We may be all spiritual by inviting God at an inaugural ceremony of power barges, but until we make a conscious effort to  find permanent solutions to our problems, He can’t just barge in on temporary power barges and miraculously turn them into permanent ones!

Our fate as a people is in our hands. We can’t keep on celebrating mediocrity and finding a way to console ourselves with spirituality. We have always found a ‘spiritual’ excuse for our poverty. The kingdom of God, after all, belongs to the poor in spirit… not poor in physical! The Biblical Good Samaritan wouldn’t have been  named if all he had was good intentions… not money. 

A poor country isn’t any closer to Heaven than the rich one. We are the architects of our own poverty and/or riches. Until we stop pretending to solve our problems, our religiosity would as well be a pretence.
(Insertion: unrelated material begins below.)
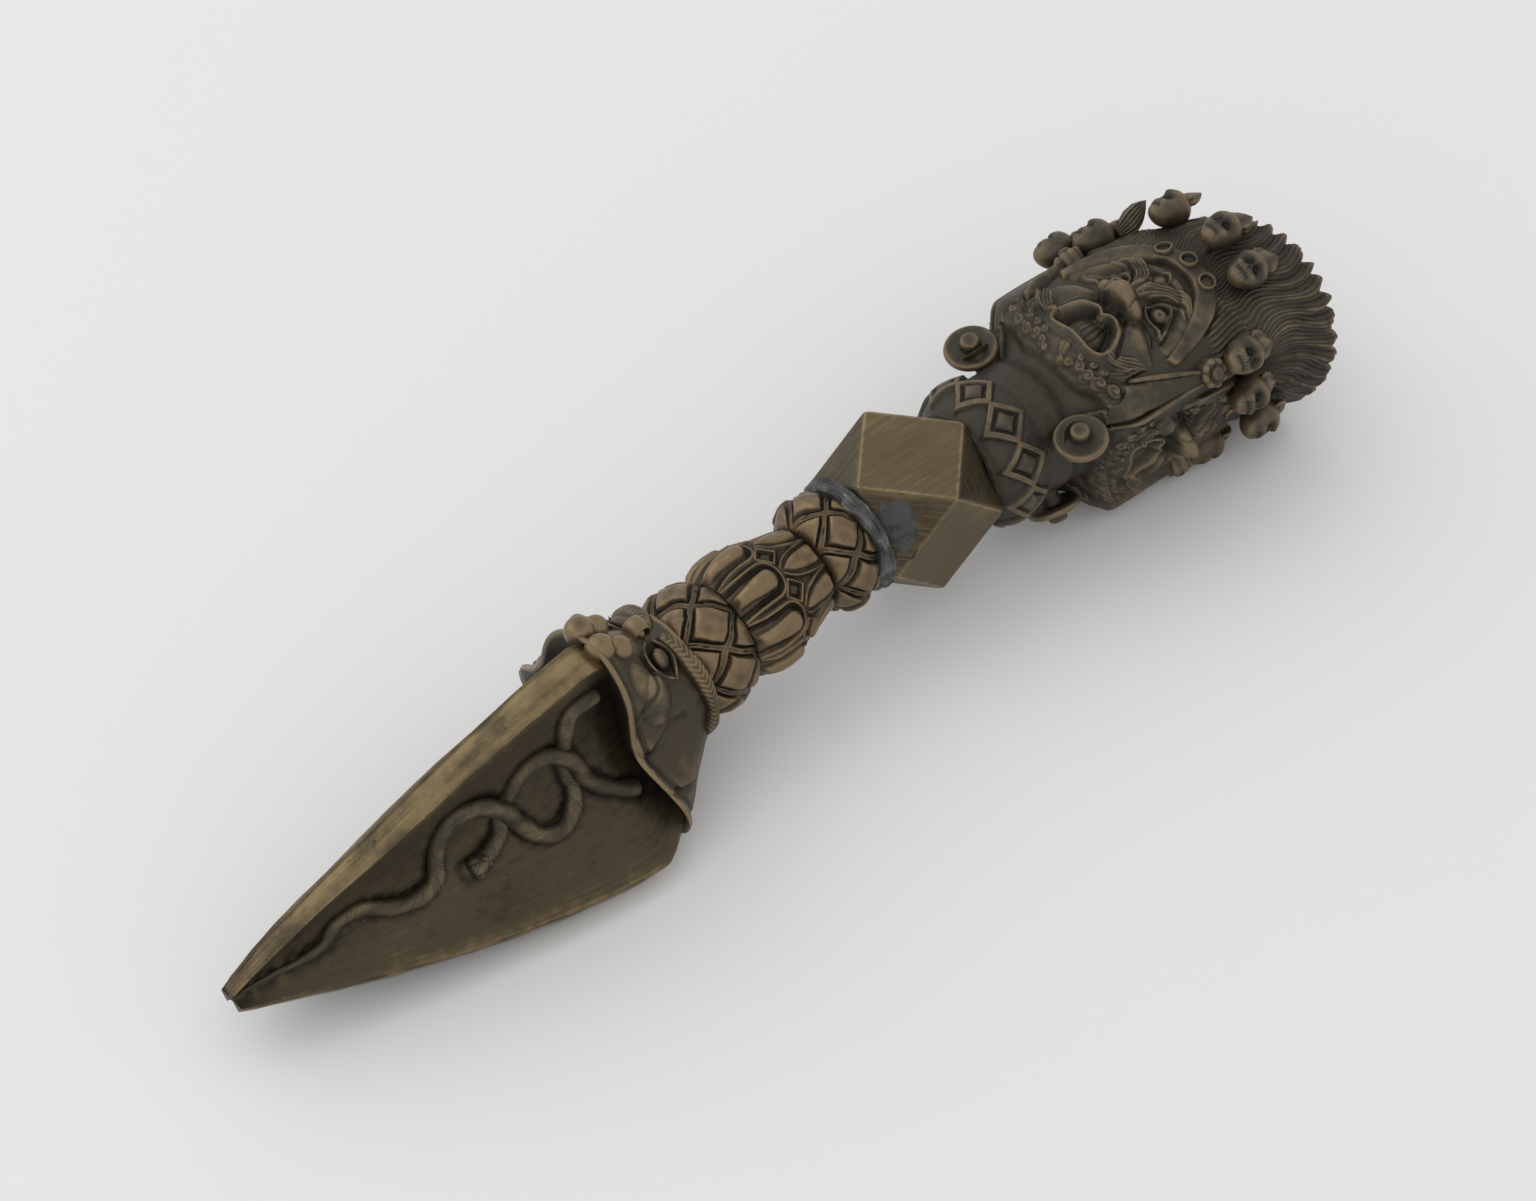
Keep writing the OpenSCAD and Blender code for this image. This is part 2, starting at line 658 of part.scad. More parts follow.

We need to know what qualifies to be our needs or wants and those that are neither of these.

Some ‘needless’ expenses can be cut down as a people, especially in these trying times. That’s only when some of us can indeed believe that we are living in hard economic times. If we continue to live extravagantly (as we always have), then no one would believe times are hard. Go tell that to the marines.

Am I saying the inaugural ceremony (and subsequent ceremonies for the same power barges) was needless? Maybe yes. Am I also saying the power barges are not a need but want? Maybe yes. Maybe no. Power is one defining sector of our economy. What we need now is a permanent solution to this permanent problem; not a temporary one. And… let’s leave God out of this.